-- Start of DATA SECTION --
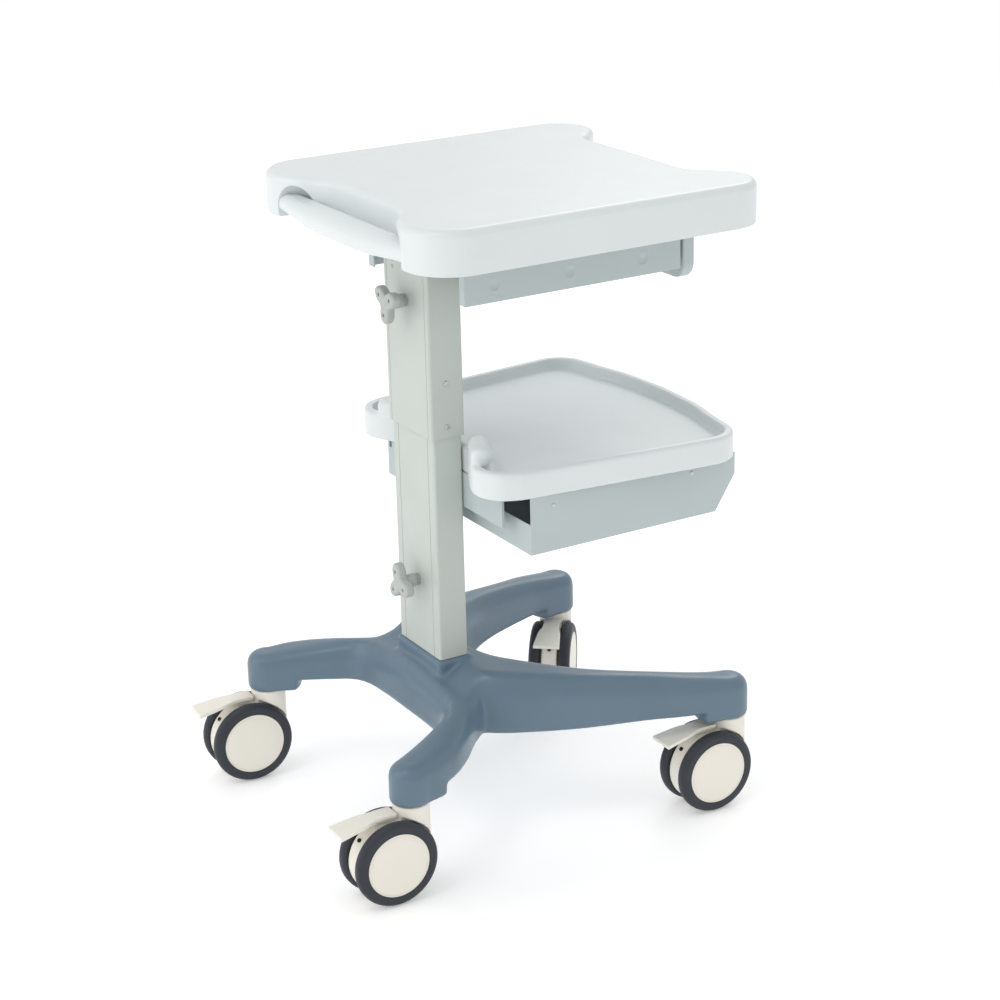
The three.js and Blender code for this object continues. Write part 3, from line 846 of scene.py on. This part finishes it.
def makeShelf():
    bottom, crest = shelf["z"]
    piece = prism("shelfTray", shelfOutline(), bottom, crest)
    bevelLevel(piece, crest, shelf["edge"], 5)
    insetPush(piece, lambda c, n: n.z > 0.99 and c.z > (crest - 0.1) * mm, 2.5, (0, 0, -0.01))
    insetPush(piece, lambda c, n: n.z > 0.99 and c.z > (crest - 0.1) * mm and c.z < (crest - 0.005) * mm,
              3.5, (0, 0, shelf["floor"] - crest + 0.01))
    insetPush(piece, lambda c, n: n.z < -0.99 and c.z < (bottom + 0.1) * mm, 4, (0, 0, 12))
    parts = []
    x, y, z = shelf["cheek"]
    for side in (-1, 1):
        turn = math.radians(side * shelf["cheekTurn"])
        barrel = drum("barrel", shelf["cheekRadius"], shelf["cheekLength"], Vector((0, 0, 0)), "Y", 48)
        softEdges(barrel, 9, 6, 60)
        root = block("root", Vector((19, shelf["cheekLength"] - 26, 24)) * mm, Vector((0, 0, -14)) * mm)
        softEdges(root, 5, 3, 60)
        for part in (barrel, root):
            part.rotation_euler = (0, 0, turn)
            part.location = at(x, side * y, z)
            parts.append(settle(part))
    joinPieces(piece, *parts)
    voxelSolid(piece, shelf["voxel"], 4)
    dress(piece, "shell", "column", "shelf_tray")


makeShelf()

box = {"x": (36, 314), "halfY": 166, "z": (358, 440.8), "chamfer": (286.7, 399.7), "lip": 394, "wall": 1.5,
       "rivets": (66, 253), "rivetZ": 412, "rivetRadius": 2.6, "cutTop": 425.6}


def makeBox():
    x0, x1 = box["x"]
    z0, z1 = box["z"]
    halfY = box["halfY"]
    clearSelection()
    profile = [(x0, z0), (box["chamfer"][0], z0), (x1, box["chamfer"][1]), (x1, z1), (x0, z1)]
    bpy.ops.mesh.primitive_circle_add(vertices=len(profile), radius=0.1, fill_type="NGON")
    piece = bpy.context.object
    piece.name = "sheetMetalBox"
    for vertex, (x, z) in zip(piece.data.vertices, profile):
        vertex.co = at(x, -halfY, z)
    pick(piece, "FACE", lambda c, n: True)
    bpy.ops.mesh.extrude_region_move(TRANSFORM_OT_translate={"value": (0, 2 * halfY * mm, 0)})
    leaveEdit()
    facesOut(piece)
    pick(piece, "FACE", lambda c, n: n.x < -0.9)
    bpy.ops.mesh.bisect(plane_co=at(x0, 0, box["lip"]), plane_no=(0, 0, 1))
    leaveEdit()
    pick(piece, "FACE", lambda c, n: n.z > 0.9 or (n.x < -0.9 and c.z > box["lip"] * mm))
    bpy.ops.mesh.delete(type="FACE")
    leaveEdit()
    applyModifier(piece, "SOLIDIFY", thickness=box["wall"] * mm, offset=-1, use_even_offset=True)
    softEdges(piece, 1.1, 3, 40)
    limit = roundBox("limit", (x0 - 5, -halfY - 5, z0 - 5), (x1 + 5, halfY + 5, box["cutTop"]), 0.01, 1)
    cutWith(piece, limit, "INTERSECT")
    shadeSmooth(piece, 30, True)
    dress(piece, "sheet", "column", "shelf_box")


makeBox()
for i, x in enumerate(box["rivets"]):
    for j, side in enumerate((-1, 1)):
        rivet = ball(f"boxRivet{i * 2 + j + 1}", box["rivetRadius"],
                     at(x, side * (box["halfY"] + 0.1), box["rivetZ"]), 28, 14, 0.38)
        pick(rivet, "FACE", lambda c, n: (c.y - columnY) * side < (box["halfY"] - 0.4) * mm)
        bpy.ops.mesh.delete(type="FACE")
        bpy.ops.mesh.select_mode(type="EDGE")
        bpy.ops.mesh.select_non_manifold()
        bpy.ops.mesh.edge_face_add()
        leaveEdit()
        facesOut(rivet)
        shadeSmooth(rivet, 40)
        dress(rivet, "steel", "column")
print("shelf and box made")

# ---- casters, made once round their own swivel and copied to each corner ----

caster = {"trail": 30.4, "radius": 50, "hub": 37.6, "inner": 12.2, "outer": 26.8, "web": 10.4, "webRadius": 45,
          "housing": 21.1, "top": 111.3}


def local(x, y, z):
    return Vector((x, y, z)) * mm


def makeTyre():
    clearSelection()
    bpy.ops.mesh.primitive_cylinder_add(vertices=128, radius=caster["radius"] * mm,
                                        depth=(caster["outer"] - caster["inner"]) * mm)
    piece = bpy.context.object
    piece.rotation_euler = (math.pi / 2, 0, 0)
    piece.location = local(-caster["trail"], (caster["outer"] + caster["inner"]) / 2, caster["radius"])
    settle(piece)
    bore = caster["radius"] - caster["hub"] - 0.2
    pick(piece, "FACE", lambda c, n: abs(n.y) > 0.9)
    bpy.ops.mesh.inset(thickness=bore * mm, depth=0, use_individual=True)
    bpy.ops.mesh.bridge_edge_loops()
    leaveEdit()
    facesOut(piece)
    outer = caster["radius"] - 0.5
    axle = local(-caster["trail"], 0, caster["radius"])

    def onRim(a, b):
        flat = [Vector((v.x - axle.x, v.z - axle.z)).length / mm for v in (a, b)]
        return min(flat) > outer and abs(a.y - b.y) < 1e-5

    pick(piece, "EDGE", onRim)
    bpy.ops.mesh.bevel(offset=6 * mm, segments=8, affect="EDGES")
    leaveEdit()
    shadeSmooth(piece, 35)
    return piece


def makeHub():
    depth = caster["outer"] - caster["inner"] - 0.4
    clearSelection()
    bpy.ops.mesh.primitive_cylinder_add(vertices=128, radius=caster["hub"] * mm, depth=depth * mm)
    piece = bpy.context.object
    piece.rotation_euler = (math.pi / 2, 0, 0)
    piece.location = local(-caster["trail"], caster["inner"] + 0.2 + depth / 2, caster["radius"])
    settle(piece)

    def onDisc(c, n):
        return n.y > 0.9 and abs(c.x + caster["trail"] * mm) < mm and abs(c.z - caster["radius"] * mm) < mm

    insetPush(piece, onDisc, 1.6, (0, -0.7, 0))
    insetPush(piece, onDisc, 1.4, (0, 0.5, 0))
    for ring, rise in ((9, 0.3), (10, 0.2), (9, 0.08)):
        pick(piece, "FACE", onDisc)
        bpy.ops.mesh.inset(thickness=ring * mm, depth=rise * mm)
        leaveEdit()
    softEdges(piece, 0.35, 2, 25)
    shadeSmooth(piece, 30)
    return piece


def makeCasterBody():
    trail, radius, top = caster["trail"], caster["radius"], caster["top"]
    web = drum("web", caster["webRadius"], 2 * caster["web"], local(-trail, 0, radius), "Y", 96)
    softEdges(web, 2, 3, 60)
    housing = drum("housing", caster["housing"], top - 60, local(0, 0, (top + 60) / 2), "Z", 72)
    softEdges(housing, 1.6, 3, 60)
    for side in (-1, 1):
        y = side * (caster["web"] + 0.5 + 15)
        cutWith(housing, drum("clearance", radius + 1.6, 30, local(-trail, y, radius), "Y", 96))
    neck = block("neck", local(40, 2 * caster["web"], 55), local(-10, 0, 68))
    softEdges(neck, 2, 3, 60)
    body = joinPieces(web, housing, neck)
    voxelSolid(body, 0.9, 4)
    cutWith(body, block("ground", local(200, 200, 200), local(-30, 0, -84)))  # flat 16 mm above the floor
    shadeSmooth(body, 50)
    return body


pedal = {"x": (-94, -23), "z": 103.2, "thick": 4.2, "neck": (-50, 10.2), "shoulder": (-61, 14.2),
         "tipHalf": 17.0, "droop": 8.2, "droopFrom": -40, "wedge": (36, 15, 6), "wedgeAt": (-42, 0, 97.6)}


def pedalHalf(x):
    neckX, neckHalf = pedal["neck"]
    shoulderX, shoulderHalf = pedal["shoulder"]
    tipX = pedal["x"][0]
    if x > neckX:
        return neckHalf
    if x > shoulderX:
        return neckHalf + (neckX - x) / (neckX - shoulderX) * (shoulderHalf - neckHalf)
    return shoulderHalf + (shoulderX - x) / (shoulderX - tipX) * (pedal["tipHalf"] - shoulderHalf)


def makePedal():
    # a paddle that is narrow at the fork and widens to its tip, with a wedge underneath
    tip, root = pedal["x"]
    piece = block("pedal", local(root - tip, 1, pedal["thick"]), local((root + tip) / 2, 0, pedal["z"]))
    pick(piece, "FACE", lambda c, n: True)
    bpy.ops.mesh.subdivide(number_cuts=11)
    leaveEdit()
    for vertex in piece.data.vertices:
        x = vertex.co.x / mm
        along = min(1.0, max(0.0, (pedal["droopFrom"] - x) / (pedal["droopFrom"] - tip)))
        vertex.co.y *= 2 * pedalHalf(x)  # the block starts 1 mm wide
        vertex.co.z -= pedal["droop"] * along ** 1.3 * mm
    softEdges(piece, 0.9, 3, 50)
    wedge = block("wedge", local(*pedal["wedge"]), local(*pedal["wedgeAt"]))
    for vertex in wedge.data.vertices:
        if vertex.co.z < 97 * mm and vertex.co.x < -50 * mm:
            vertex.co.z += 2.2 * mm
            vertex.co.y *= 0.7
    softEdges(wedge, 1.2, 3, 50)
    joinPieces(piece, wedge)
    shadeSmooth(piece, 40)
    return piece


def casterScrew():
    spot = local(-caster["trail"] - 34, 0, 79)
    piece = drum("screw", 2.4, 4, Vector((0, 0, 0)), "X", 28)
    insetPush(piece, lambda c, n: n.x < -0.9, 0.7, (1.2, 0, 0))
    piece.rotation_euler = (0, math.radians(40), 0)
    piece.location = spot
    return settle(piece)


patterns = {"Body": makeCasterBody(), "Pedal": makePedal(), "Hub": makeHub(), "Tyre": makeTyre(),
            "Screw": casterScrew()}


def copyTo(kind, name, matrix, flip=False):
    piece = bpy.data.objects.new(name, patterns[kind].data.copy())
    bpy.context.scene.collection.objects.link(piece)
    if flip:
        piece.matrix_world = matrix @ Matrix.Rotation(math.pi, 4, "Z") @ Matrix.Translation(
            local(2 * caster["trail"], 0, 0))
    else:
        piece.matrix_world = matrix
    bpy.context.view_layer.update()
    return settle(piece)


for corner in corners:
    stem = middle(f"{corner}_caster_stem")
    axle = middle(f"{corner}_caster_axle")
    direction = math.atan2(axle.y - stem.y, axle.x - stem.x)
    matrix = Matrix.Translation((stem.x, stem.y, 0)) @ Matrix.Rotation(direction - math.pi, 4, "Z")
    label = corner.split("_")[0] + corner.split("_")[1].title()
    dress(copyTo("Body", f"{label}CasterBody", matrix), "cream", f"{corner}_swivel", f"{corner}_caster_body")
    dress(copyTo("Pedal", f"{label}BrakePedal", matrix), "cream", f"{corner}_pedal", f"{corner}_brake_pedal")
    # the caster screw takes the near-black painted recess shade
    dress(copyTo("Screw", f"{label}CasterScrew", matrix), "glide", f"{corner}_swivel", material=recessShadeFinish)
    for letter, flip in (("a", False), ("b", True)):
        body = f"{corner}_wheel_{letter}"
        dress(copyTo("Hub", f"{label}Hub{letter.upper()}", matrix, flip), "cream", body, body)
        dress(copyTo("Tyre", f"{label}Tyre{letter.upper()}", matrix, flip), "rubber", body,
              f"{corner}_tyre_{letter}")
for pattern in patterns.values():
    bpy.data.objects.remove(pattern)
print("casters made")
-- End of DATA SECTION --
GIVEN TASK
Copy each line in the data that holds the word "scene".

TASK OUTPUT
The three.js and Blender code for this object continues. Write part 3, from line 846 of scene.py on. This part finishes it.
    bpy.context.scene.collection.objects.link(piece)